> _Given exercise_
Return all the data, word for word.

> _Provided data_
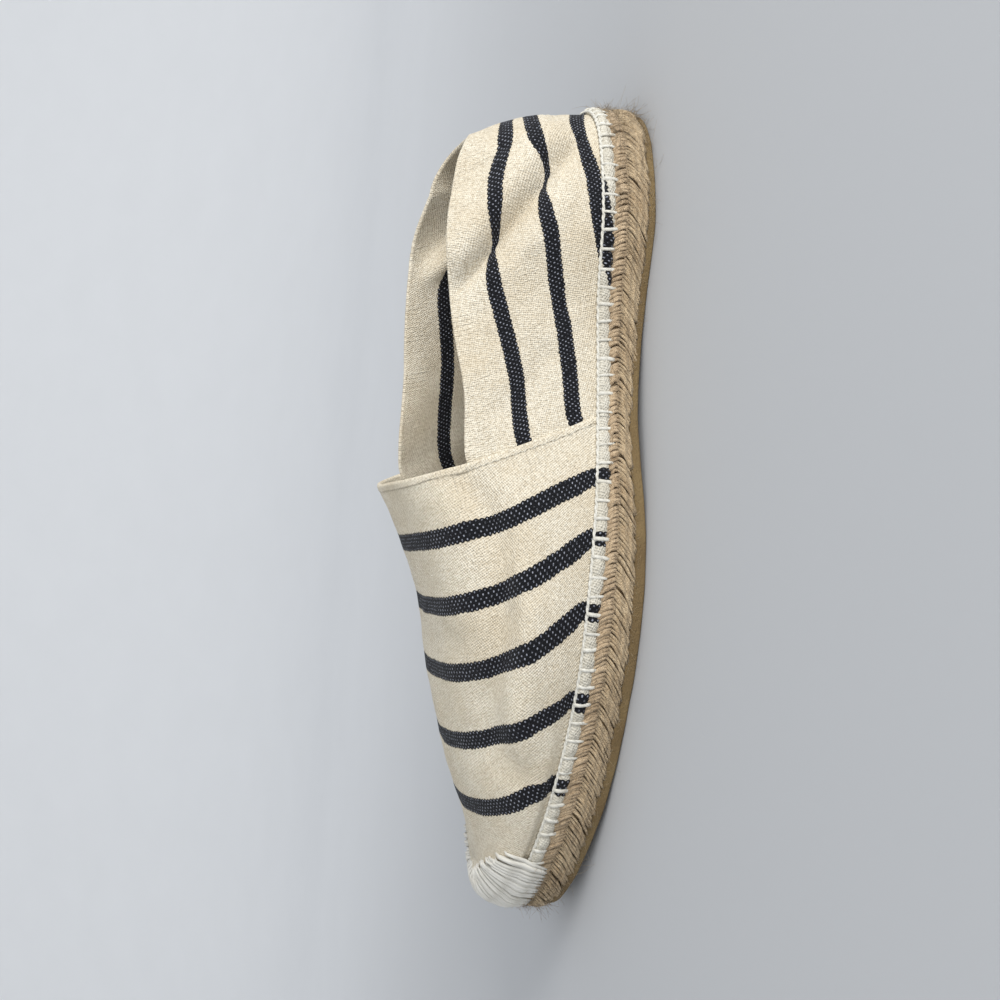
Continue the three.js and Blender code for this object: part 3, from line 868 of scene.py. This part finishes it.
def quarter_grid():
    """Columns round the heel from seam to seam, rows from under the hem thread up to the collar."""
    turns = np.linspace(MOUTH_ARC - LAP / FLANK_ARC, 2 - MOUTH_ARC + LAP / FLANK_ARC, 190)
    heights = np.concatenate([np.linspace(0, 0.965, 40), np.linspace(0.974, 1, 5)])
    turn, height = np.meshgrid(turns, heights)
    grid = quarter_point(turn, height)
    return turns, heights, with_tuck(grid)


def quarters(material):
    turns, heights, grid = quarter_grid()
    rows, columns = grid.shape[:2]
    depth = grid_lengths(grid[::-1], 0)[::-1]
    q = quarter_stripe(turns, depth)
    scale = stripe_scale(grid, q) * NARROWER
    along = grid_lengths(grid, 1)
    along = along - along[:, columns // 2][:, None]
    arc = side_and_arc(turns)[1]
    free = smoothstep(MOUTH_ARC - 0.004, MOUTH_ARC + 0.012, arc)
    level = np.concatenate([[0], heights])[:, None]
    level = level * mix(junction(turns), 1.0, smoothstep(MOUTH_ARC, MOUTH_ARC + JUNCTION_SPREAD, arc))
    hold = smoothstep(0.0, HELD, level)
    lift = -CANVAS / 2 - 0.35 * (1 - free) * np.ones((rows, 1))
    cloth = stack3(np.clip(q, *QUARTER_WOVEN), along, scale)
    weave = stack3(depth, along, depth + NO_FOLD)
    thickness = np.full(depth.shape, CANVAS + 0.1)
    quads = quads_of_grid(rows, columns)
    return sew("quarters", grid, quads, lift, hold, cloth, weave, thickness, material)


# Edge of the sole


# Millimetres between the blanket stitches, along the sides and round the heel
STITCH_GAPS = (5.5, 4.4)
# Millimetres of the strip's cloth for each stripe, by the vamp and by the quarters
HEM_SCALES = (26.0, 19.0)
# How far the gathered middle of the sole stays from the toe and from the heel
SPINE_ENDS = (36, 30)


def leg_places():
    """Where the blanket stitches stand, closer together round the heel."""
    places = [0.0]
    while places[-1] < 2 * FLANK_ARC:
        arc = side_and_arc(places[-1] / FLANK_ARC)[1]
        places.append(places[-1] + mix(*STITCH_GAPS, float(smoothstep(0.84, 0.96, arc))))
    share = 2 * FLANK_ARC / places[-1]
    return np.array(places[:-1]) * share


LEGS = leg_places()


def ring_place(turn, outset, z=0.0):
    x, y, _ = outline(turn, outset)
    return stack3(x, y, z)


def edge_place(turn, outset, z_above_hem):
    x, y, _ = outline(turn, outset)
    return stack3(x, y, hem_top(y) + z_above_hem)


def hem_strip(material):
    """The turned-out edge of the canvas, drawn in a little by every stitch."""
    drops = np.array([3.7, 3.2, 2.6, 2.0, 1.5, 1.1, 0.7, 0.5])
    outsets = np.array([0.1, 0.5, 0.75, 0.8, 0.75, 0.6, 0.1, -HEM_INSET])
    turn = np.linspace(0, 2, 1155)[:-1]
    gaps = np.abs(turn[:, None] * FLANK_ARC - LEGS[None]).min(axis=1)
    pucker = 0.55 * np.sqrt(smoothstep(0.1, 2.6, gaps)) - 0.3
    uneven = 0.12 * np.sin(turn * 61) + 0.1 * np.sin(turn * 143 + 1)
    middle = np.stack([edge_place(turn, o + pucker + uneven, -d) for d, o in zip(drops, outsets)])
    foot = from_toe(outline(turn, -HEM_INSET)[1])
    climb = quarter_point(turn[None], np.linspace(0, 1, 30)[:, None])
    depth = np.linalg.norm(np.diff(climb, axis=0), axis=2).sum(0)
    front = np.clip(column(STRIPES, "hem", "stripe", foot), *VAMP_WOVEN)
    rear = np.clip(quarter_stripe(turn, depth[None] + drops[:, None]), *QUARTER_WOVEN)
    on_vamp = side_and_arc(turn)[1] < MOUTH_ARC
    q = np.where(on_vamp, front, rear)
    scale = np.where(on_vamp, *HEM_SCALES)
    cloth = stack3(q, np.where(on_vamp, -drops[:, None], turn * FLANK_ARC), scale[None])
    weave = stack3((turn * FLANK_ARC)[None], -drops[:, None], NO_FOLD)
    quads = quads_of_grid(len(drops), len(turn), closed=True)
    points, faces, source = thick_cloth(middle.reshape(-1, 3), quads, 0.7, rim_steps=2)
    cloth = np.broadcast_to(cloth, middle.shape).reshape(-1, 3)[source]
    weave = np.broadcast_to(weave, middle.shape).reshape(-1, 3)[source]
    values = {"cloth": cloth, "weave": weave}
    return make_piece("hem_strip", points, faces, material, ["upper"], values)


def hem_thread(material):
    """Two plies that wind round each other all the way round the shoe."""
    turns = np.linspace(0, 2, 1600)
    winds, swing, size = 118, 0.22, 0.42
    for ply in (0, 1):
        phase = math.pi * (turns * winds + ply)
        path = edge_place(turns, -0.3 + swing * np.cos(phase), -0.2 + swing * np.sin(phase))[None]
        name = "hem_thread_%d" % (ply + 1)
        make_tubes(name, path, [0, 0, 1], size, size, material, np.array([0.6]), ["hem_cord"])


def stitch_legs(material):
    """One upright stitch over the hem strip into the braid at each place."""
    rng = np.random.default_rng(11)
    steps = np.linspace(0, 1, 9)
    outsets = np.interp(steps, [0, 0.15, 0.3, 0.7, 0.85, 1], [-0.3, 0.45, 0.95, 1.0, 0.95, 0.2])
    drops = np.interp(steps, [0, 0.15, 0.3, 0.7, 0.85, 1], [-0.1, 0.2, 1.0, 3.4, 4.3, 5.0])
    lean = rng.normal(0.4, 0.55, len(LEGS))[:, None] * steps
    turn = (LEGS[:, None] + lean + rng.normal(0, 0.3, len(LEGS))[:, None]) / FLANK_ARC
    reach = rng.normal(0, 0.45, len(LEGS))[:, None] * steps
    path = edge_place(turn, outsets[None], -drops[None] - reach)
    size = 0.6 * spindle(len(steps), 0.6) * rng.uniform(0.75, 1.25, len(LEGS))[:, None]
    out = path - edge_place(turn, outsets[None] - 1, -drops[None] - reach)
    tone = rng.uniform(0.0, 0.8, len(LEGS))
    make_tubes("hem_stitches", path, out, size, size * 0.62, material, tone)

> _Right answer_
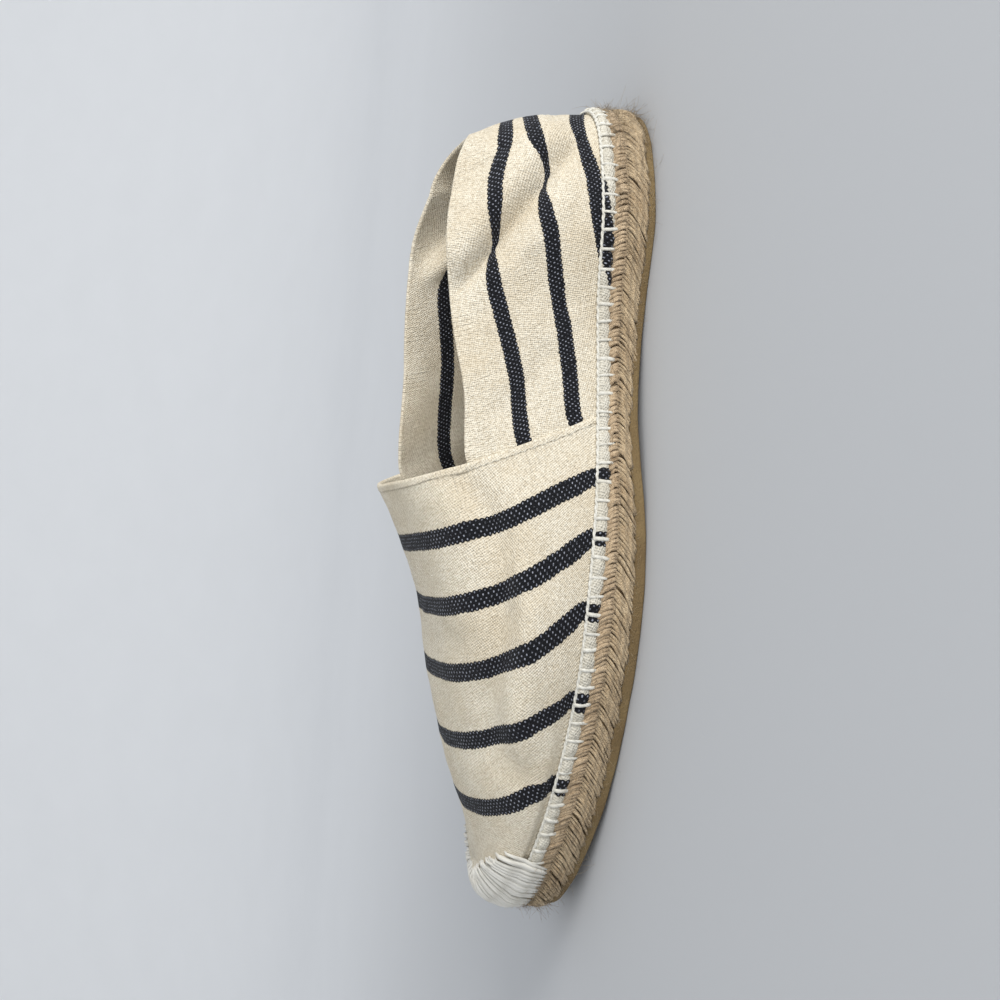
Continue the three.js and Blender code for this object: part 3, from line 868 of scene.py. This part finishes it.
def quarter_grid():
    """Columns round the heel from seam to seam, rows from under the hem thread up to the collar."""
    turns = np.linspace(MOUTH_ARC - LAP / FLANK_ARC, 2 - MOUTH_ARC + LAP / FLANK_ARC, 190)
    heights = np.concatenate([np.linspace(0, 0.965, 40), np.linspace(0.974, 1, 5)])
    turn, height = np.meshgrid(turns, heights)
    grid = quarter_point(turn, height)
    return turns, heights, with_tuck(grid)


def quarters(material):
    turns, heights, grid = quarter_grid()
    rows, columns = grid.shape[:2]
    depth = grid_lengths(grid[::-1], 0)[::-1]
    q = quarter_stripe(turns, depth)
    scale = stripe_scale(grid, q) * NARROWER
    along = grid_lengths(grid, 1)
    along = along - along[:, columns // 2][:, None]
    arc = side_and_arc(turns)[1]
    free = smoothstep(MOUTH_ARC - 0.004, MOUTH_ARC + 0.012, arc)
    level = np.concatenate([[0], heights])[:, None]
    level = level * mix(junction(turns), 1.0, smoothstep(MOUTH_ARC, MOUTH_ARC + JUNCTION_SPREAD, arc))
    hold = smoothstep(0.0, HELD, level)
    lift = -CANVAS / 2 - 0.35 * (1 - free) * np.ones((rows, 1))
    cloth = stack3(np.clip(q, *QUARTER_WOVEN), along, scale)
    weave = stack3(depth, along, depth + NO_FOLD)
    thickness = np.full(depth.shape, CANVAS + 0.1)
    quads = quads_of_grid(rows, columns)
    return sew("quarters", grid, quads, lift, hold, cloth, weave, thickness, material)


# Edge of the sole


# Millimetres between the blanket stitches, along the sides and round the heel
STITCH_GAPS = (5.5, 4.4)
# Millimetres of the strip's cloth for each stripe, by the vamp and by the quarters
HEM_SCALES = (26.0, 19.0)
# How far the gathered middle of the sole stays from the toe and from the heel
SPINE_ENDS = (36, 30)


def leg_places():
    """Where the blanket stitches stand, closer together round the heel."""
    places = [0.0]
    while places[-1] < 2 * FLANK_ARC:
        arc = side_and_arc(places[-1] / FLANK_ARC)[1]
        places.append(places[-1] + mix(*STITCH_GAPS, float(smoothstep(0.84, 0.96, arc))))
    share = 2 * FLANK_ARC / places[-1]
    return np.array(places[:-1]) * share


LEGS = leg_places()


def ring_place(turn, outset, z=0.0):
    x, y, _ = outline(turn, outset)
    return stack3(x, y, z)


def edge_place(turn, outset, z_above_hem):
    x, y, _ = outline(turn, outset)
    return stack3(x, y, hem_top(y) + z_above_hem)


def hem_strip(material):
    """The turned-out edge of the canvas, drawn in a little by every stitch."""
    drops = np.array([3.7, 3.2, 2.6, 2.0, 1.5, 1.1, 0.7, 0.5])
    outsets = np.array([0.1, 0.5, 0.75, 0.8, 0.75, 0.6, 0.1, -HEM_INSET])
    turn = np.linspace(0, 2, 1155)[:-1]
    gaps = np.abs(turn[:, None] * FLANK_ARC - LEGS[None]).min(axis=1)
    pucker = 0.55 * np.sqrt(smoothstep(0.1, 2.6, gaps)) - 0.3
    uneven = 0.12 * np.sin(turn * 61) + 0.1 * np.sin(turn * 143 + 1)
    middle = np.stack([edge_place(turn, o + pucker + uneven, -d) for d, o in zip(drops, outsets)])
    foot = from_toe(outline(turn, -HEM_INSET)[1])
    climb = quarter_point(turn[None], np.linspace(0, 1, 30)[:, None])
    depth = np.linalg.norm(np.diff(climb, axis=0), axis=2).sum(0)
    front = np.clip(column(STRIPES, "hem", "stripe", foot), *VAMP_WOVEN)
    rear = np.clip(quarter_stripe(turn, depth[None] + drops[:, None]), *QUARTER_WOVEN)
    on_vamp = side_and_arc(turn)[1] < MOUTH_ARC
    q = np.where(on_vamp, front, rear)
    scale = np.where(on_vamp, *HEM_SCALES)
    cloth = stack3(q, np.where(on_vamp, -drops[:, None], turn * FLANK_ARC), scale[None])
    weave = stack3((turn * FLANK_ARC)[None], -drops[:, None], NO_FOLD)
    quads = quads_of_grid(len(drops), len(turn), closed=True)
    points, faces, source = thick_cloth(middle.reshape(-1, 3), quads, 0.7, rim_steps=2)
    cloth = np.broadcast_to(cloth, middle.shape).reshape(-1, 3)[source]
    weave = np.broadcast_to(weave, middle.shape).reshape(-1, 3)[source]
    values = {"cloth": cloth, "weave": weave}
    return make_piece("hem_strip", points, faces, material, ["upper"], values)


def hem_thread(material):
    """Two plies that wind round each other all the way round the shoe."""
    turns = np.linspace(0, 2, 1600)
    winds, swing, size = 118, 0.22, 0.42
    for ply in (0, 1):
        phase = math.pi * (turns * winds + ply)
        path = edge_place(turns, -0.3 + swing * np.cos(phase), -0.2 + swing * np.sin(phase))[None]
        name = "hem_thread_%d" % (ply + 1)
        make_tubes(name, path, [0, 0, 1], size, size, material, np.array([0.6]), ["hem_cord"])


def stitch_legs(material):
    """One upright stitch over the hem strip into the braid at each place."""
    rng = np.random.default_rng(11)
    steps = np.linspace(0, 1, 9)
    outsets = np.interp(steps, [0, 0.15, 0.3, 0.7, 0.85, 1], [-0.3, 0.45, 0.95, 1.0, 0.95, 0.2])
    drops = np.interp(steps, [0, 0.15, 0.3, 0.7, 0.85, 1], [-0.1, 0.2, 1.0, 3.4, 4.3, 5.0])
    lean = rng.normal(0.4, 0.55, len(LEGS))[:, None] * steps
    turn = (LEGS[:, None] + lean + rng.normal(0, 0.3, len(LEGS))[:, None]) / FLANK_ARC
    reach = rng.normal(0, 0.45, len(LEGS))[:, None] * steps
    path = edge_place(turn, outsets[None], -drops[None] - reach)
    size = 0.6 * spindle(len(steps), 0.6) * rng.uniform(0.75, 1.25, len(LEGS))[:, None]
    out = path - edge_place(turn, outsets[None] - 1, -drops[None] - reach)
    tone = rng.uniform(0.0, 0.8, len(LEGS))
    make_tubes("hem_stitches", path, out, size, size * 0.62, material, tone)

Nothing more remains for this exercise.